An identity forged one season does not automatically transfer to the next. Names change and time passes in the off-season, forcing the atmosphere – so delicate and immeasurable – to be created anew.

But after last night’s improbable 5-4 win over the San Jose Sharks in SAP Center, Blue Jackets coach Todd Richards recognized a certain energy radiating off his proud, sweat-soaked players.

“There were a lot of things that happened in this game that remind me of what this team is,” Richards said. “Last year, our identity was that of a resilient team. And this, tonight, was a resilient win.”

The Blue Jacket trailed 2-0. They trailed 4-3 midway through the third. They had a late goal that would have put them up 5-4 disallowed by an NHL official’s ruling.

But they prevailed 5-4 anyway on Mark Letestu’s redirection of a David Savard slapshot with 20.7 seconds remaining.

“One of those games where we had an opporutnity to hang our heads about three times,” Letestu said. “Credit the guy, we stuck with it.

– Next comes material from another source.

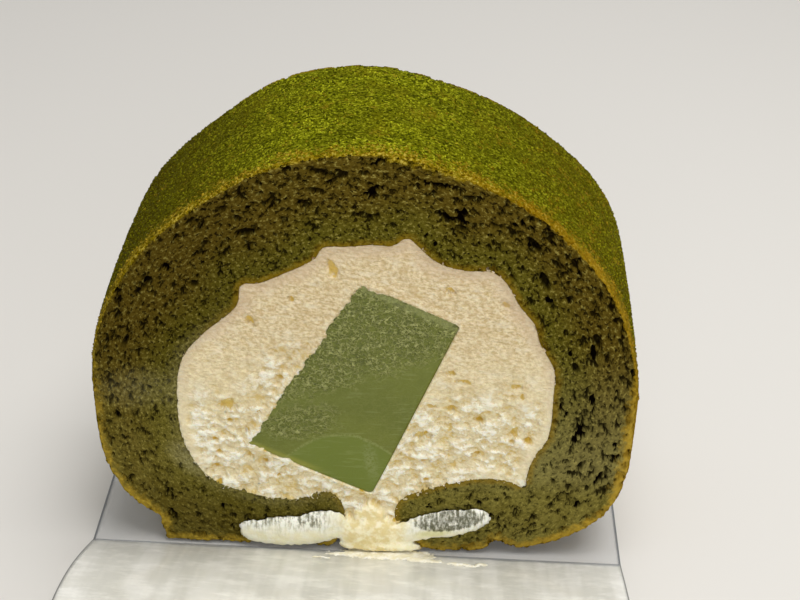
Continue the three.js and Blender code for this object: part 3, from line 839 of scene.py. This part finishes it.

That’s been our identity for a while now. We all stuck together and got it done.”

Letestu and Ryan Johansen each scored two goals, while Scott Hartnell – playing in his 960th NHL game – set a career-high with four assists.

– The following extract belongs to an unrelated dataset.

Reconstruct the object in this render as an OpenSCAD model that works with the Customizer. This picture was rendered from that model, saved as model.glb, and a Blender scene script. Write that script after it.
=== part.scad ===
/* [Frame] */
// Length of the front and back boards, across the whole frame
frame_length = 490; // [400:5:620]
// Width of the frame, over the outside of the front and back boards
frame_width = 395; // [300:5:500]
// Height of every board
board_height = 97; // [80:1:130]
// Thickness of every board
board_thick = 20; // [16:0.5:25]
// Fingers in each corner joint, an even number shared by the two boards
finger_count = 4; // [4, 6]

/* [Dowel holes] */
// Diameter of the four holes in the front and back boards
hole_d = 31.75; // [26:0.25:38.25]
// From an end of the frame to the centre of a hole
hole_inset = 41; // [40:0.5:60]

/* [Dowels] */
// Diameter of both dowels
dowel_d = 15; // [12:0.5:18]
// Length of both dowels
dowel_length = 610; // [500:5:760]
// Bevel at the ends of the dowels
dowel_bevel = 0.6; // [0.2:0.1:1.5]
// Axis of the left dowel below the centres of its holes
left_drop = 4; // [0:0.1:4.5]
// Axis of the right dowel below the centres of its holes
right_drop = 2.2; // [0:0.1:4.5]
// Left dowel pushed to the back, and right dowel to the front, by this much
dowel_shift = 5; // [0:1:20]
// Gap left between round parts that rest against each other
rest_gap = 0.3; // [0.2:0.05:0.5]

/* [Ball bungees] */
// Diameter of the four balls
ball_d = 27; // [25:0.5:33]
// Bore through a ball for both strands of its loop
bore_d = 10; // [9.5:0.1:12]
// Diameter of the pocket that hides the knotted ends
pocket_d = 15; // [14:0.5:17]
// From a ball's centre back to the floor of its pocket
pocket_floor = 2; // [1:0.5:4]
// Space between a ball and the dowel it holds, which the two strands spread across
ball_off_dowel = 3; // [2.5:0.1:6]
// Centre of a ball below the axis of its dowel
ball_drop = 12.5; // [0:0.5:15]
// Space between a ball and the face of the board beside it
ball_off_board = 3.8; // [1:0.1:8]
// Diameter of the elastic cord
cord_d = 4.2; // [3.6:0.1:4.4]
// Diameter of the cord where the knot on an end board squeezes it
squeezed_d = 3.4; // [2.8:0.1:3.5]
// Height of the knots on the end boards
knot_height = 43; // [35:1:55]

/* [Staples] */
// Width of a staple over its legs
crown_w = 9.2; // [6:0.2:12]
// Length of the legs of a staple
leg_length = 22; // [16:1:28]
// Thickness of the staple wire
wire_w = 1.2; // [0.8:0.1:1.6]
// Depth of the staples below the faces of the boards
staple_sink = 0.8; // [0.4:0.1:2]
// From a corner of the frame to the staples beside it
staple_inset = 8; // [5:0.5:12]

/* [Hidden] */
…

Nick Foligno also had a goal and an assist for Columbus, while goaltender Sergei Bobrovsky had 33 saves.

The Blue Jackets played a pitiful first period, falling behind 2-0 and getting outshot 16-5 by the Sharks, who just got back from a five-game road trip that ended Tuesday on the East Coast.

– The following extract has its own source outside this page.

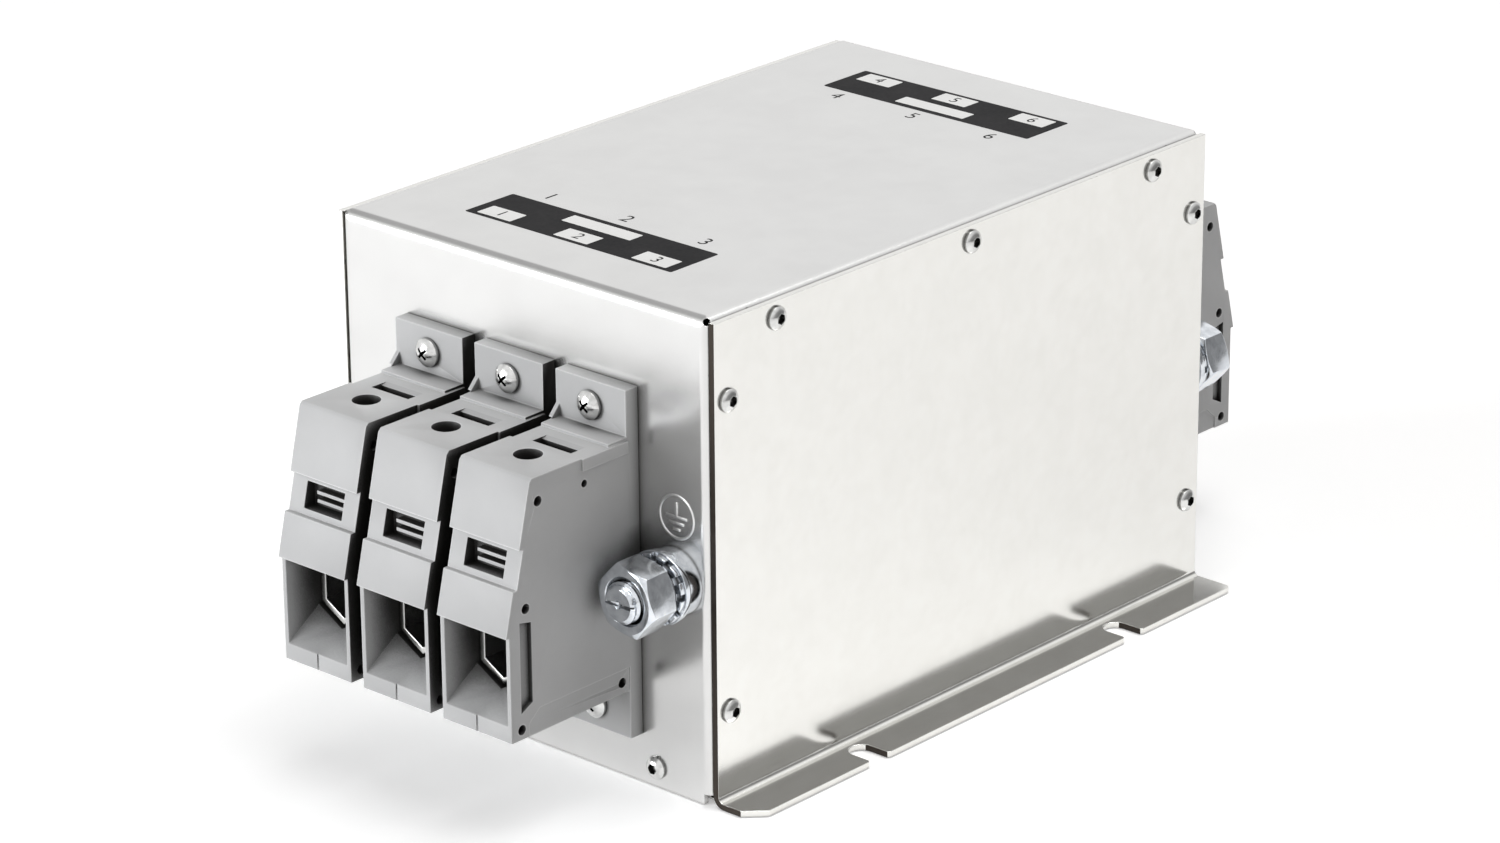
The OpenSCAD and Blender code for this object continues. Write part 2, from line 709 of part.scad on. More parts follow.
// The same point turned to its angle on the core, which faces along Y
function wound_point(k, from, to) = let (
        p = loop_point(k),
        phi = from + (to - from) * k / (12 * turns)
    ) [p[0] * cos(phi), -choke_y + p[1], choke_z + p[0] * sin(phi)];

// Smooth lead between two points, leaving and arriving along +Y
function lead(a, b, n) = let (pull = 1.2 * (b[1] - a[1])) [for (s = [0:n])
        let (t = s / n)
        (2 * pow(t, 3) - 3 * pow(t, 2) + 1) * a + (3 * pow(t, 2) - 2 * pow(t, 3)) * b
        + [0, pull * (pow(t, 3) - 2 * pow(t, 2) + t) + pull * (pow(t, 3) - pow(t, 2)), 0]];

function unit(v) = v / norm(v);
function heading(path, k) = unit(path[min(k + 1, len(path) - 1)] - path[max(k - 1, 0)]);
function across(n, t) = unit(n - (n * t) * t);
// Side vector at every point, carried along without twisting
function side_vectors(path) = [
    for (k = 0, n = across([0, 0, 1], heading(path, 0));
         k < len(path);
         k = k + 1, n = k < len(path) ? across(n, heading(path, k)) : n) n];

// Round wire swept along a path of points
module wire(path, d, sides = 6) {
    last = len(path) - 1;
    n = side_vectors(path);
    points = [for (k = [0:last]) let (t = heading(path, k), b = cross(t, n[k]))
        each [for (s = [0:sides - 1], a = [360 * s / sides])
                 path[k] + d / 2 * (cos(a) * n[k] + sin(a) * b)]];
    faces = concat(
        [[for (s = [0:sides - 1]) s]],
        [for (k = [0:last - 1], s = [0:sides - 1]) let (u = (s + 1) % sides)
            each [[k * sides + s, (k + 1) * sides + s, (k + 1) * sides + u],
                  [k * sides + s, (k + 1) * sides + u, k * sides + u]]],
        [[for (s = [sides - 1:-1:0]) last * sides + s]]
    );
    polyhedron(points, faces, convexity = 8);
}

module choke_winding(i) {
    from = PHASE_START[i - 1];
    to = PHASE_END[i - 1];
    first = wound_point(0, from, to);
    final = wound_point(12 * turns, from, to);
    bar_end = [phase_x(i), -bar_end_y + joint_gap, bar_mid_z];
    beside_core = [first[0], -choke_y - core_w / 2 - 1, first[2]];
    body = [for (k = [0:12 * turns]) wound_point(k, from, to)];
    color("chocolate") wire(concat(
        [bar_end], lead(bar_end + [0, 2, 0], beside_core, 10), body,
        [final + [0, 4, 0], [final[0], -joint_gap, final[2]]]), wire_d);
}

// Wire's place where it passes the middle of the housing
function crossing(i) = wound_point(12 * turns, PHASE_START[i - 1], PHASE_END[i - 1]);

module splice_sleeves() {
    color("silver") for (i = PHASES) translate([crossing(i)[0], 0, crossing(i)[2]]) rotate([90, 0, 0])
        difference() {
            cylinder(r = sleeve_r, h = sleeve_l, center = true);
            cylinder(r = wire_d / 2 + hole_gap, h = sleeve_l + 2 * cut, center = true);
        }
}

module choke_saddle() {
    width = 1.6 * core_r;
    height = 0.42 * core_r;
    color("tan") translate([0, -choke_y, floor_z]) difference() {
        translate([-width / 2, -core_w / 2, 0]) cube([width, core_w, height]);
        translate([0, 0, choke_z - floor_z]) rotate([90, 0, 0])
            cylinder(r = winding_out_r + saddle_gap, h = core_w + 2 * cut, center = true, $fn = 96);
    }
}

// Steel strap over the choke, with a foot on each side
module choke_strap() {
    leg_top = choke_z - floor_z;
    color("silver") along_y(-choke_y + strap_w / 2, strap_w) translate([0, floor_z]) {
        translate([0, leg_top]) intersection() {
            difference() {
                circle(strap_r + strap_t);
                circle(strap_r);
            }
            translate([-2 * strap_r, 0]) square([4 * strap_r, 2 * strap_r]);
        }
        for (m = [0, 1]) mirror([m, 0]) {
            translate([strap_r, 0]) square([strap_t, leg_top]);
            translate([strap_r - strap_foot, 0]) square([strap_foot + strap_t, strap_t]);
        }
    }
}

function strap_screw_x() = strap_r - strap_foot / 2;

module strap_holes(r) {
    for (x = [-1, 1], y = [-1, 1]) translate([x * strap_screw_x(), y * choke_y, -cut])
        cylinder(r = r, h = 2 * floor_z + 2 * cut);
}

module choke_strap_bored() {
    difference() {
        choke_strap();
        strap_holes(ear_screw_r + hole_gap);
    }
}

module strap_screws() {
    color("lightgray") for (x = [-1, 1], y = [-1, 1])
        translate([x * strap_screw_x(), y * choke_y, floor_z + strap_t])
            pan_screw(ear_screw_r, ear_head_r, strap_head_h, floor_z + strap_t - 0.2, "cross");
}

// ---------- liner and board ----------

module insulating_liner() {
    color("white") difference() {
        translate([-lip_x + 2 * sheet_t, -half_l + 2 * sheet_t + bend_r, sheet_t])
            cube([2 * lip_x - 4 * sheet_t, housing_l - 4 * sheet_t - 2 * bend_r, liner_t]);
        strap_holes(ear_screw_r + hole_gap);
        bracket_holes(side_screw_r + hole_gap);
    }
}

bracket_x = board_w / 2 - 12;
bracket_w = 12;
bracket_l = 14;
bracket_h = 13;
bracket_t = 1.2;
bracket_hole_y = bracket_l * 0.6;
bracket_hole_z = bracket_h * 0.65;

module at_brackets() {
    for (x = [-1, 1]) translate([x * bracket_x, board_y + board_t, floor_z]) children();
}

module bracket_holes(r) {
    at_brackets() translate([0, bracket_hole_y, -floor_z - cut]) cylinder(r = r, h = 2 * floor_z + 2 * cut);
}

// Two angle brackets that stand the board on the floor and earth it
module board_brackets() {
    color("silver") at_brackets() difference() {
        translate([-bracket_w / 2, 0, 0]) {
            cube([bracket_w, bracket_t, bracket_h]);
            cube([bracket_w, bracket_l, bracket_t]);
        }
        translate([0, bracket_hole_y, -cut]) cylinder(r = side_screw_r + hole_gap, h = 3 * cut);
        translate([0, -cut, bracket_hole_z]) rotate([-90, 0, 0])
            cylinder(r = side_screw_r + thread_gap, h = 3 * cut);
    }
}

module board_screws() {
    color("lightgray") at_brackets() {
        translate([0, bracket_hole_y, bracket_t])
            pan_screw(side_screw_r, side_head_r, board_head_h, floor_z + bracket_t - 0.2, "cross");
        translate([0, -board_t, bracket_hole_z]) rotate([90, 0, 0])
            pan_screw(side_screw_r, side_head_r, board_head_h, board_t + bracket_t + 1, "cross");
    }
}

x_cap = [26, 15, 18];                       // width, reach from the board, height
y_cap = [15, 9, 12];
pin_r = 0.5;
pin_hole = 0.15;                            // clearance round a soldered pin
pin_tail = 1.2;                             // pin that stands out behind the board
part_gap = 2;                               // clearance between a sleeve and the parts over it
column_pitch = (board_w - 8) / 3;           // three columns of parts across the board
x_cap_low = choke_z + 5;                    // rows of parts above the floor
x_cap_high = crossing(2)[2] + sleeve_r + part_gap + x_cap[2] / 2;
y_cap_rise = 29;                            // height of the Y capacitors over the board's lower edge
y_cap_row = board_z + y_cap_rise;
resistor_row = (x_cap_low + x_cap_high) / 2;
resistor_r = 2;
resistor_l = 6.5;
resistor_lift = resistor_r + 0.2;           // height of its axis off the board
resistor_pin = resistor_l / 2 + 1.25;       // distance of its pins from its middle

function x_cap_place(n) = [((n - 1) % 3 - 1) * column_pitch, n > 3 ? x_cap_high : x_cap_low];
function y_cap_place(n) = [(n - 2) * column_pitch, y_cap_row];
function resistor_place(n) = [(n + 0.6) * column_pitch / 2, resistor_row];

// Pairs of round holes for a part's pins
module pin_holes(place, spread) {
    for (x = [-1, 1]) translate([place[0] + x * spread, board_y - cut, place[1]]) rotate([-90, 0, 0])
        cylinder(r = pin_r + pin_hole, h = board_t + 2 * cut, $fn = 16);
}

module circuit_board() {
    color("darkgreen") difference() {
        translate([-board_w / 2, board_y, board_z]) cube([board_w, board_t, board_h]);
        for (n = [1:6]) pin_holes(x_cap_place(n), x_cap[0] / 2 - 2.5);
        for (n = [1:3]) pin_holes(y_cap_place(n), y_cap[0] / 2 - 2.5);
        for (n = [0:2]) pin_holes(resistor_place(n), resistor_pin);
        for (i = PHASES) translate([crossing(i)[0], board_y - cut, crossing(i)[2]]) rotate([-90, 0, 0])
            cylinder(r = wire_d / 2 + fit, h = board_t + 2 * cut);
        at_brackets() translate([0, cut, bracket_hole_z]) rotate([90, 0, 0])
            cylinder(r = side_screw_r + hole_gap, h = board_t + 2 * cut);
    }
}

// Box capacitor on the board's front, with two pins through it
module capacitor(place, size, spread) {
    translate([place[0], board_y, place[1]]) {
        rotate([90, 0, 0]) linear_extrude(size[1]) rounded_rect(size[0], size[2], 1.2);
        for (x = [-1, 1]) translate([x * spread, -0.5, 0]) rotate([-90, 0, 0])
            cylinder(r = pin_r, h = board_t + 0.5 + pin_tail, $fn = 16);
    }
}

module x_capacitor(n) {
    color("goldenrod") capacitor(x_cap_place(n), x_cap, x_cap[0] / 2 - 2.5);
}

module y_capacitor(n) {
    color("royalblue") capacitor(y_cap_place(n), y_cap, y_cap[0] / 2 - 2.5);
}

// Resistors on the board's rear, pins bent through it
module bleed_resistors() {
    color("burlywood") for (n = [0:2], place = [resistor_place(n)])
        translate([place[0], board_y + board_t, place[1]]) {
            translate([0, resistor_lift, 0]) rotate([0, 90, 0]) {
                cylinder(r = resistor_r, h = resistor_l, center = true);
                cylinder(r = pin_r, h = 2 * resistor_pin, center = true, $fn = 16);
            }
            for (x = [-1, 1]) translate([x * resistor_pin, resistor_lift, 0]) rotate([90, 0, 0])
                cylinder(r = pin_r, h = resistor_lift + board_t + pin_tail, $fn = 16);
        }
}

// ---------- the parts ----------

cover();
color("gainsboro") side_panel();  // side_panel_right
color("gainsboro") mirror([1, 0, 0]) side_panel();  // side_panel_left
base_plate();
side_screws();
base_screws();
terminal_screws();
clamp_screws();
for (e = ENDS) at_stud(e) earth_washer();  // earth_washers
for (e = ENDS) at_stud(e) lock_washer();  // earth_lock_washers
for (e = ENDS) at_stud(e) earth_nut();  // earth_nuts
insulating_liner();
circuit_board();
board_brackets();
board_screws();
strap_screws();
splice_sleeves();
bleed_resistors();
for (e = ENDS) {
    at_stud(e) earth_stud();
    mirror_end(e) choke_core();
    mirror_end(e) choke_saddle();
    mirror_end(e) choke_strap_bored();
}
for (e = ENDS, i = PHASES) {
    at_terminal(e, i) terminal();
    at_terminal(e, i) clamp_cage();
    at_terminal(e, i) bus_bar();
    mirror_end(e) choke_winding(i);
}
for (n = [1:6]) x_capacitor(n);
for (n = [1:3]) y_capacitor(n);
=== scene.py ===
import json
import math
import bpy
from mathutils import Matrix, Vector

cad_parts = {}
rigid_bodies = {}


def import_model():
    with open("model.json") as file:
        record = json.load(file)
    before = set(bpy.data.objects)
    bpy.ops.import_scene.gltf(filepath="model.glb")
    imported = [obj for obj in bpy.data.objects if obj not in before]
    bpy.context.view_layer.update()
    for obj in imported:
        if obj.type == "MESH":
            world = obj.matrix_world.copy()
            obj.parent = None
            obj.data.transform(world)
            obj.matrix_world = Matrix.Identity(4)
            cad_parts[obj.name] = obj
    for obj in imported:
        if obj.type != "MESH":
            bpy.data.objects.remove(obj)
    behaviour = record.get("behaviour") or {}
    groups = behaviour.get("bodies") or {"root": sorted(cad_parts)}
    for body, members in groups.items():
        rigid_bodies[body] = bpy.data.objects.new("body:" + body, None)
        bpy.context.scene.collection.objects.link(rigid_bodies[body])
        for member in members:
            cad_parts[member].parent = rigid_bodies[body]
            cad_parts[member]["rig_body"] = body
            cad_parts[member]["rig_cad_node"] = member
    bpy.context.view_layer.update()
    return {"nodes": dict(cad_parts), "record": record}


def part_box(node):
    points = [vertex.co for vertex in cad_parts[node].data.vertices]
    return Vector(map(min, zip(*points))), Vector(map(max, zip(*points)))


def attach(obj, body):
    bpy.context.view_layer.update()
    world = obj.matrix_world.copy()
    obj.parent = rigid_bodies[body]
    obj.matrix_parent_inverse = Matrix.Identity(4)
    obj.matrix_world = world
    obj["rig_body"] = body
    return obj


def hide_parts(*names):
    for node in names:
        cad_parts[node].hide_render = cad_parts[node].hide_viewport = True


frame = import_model()
print("frame loaded,", len(frame["nodes"]), "nodes")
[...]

“They were quicker to pucks. They were harder on the battle,” Richards said. “We had to get that changed.”

Said Artem Anisimov: “It was terrible. No good. Move on.”

Did they ever.

The Blue Jackets scored three goals in the span of 5:14 in the second period – two by Johansen and one, short-handed, by Letestu – to take a 3-2 lead.

Johansen’s first goal may have stemmed the tide, but it was the perfectly executed short-handed goal that pumped pure oxygen into the Blue Jackets’ lungs.

Blue Jackets defenseman Fedor Tyutin started the play out of the zone with a crisp pass to Anisimov, who pulled away from a crowd and then pulled wide as he came into the Sharks’ zone, allowing Letestu to skate ahead.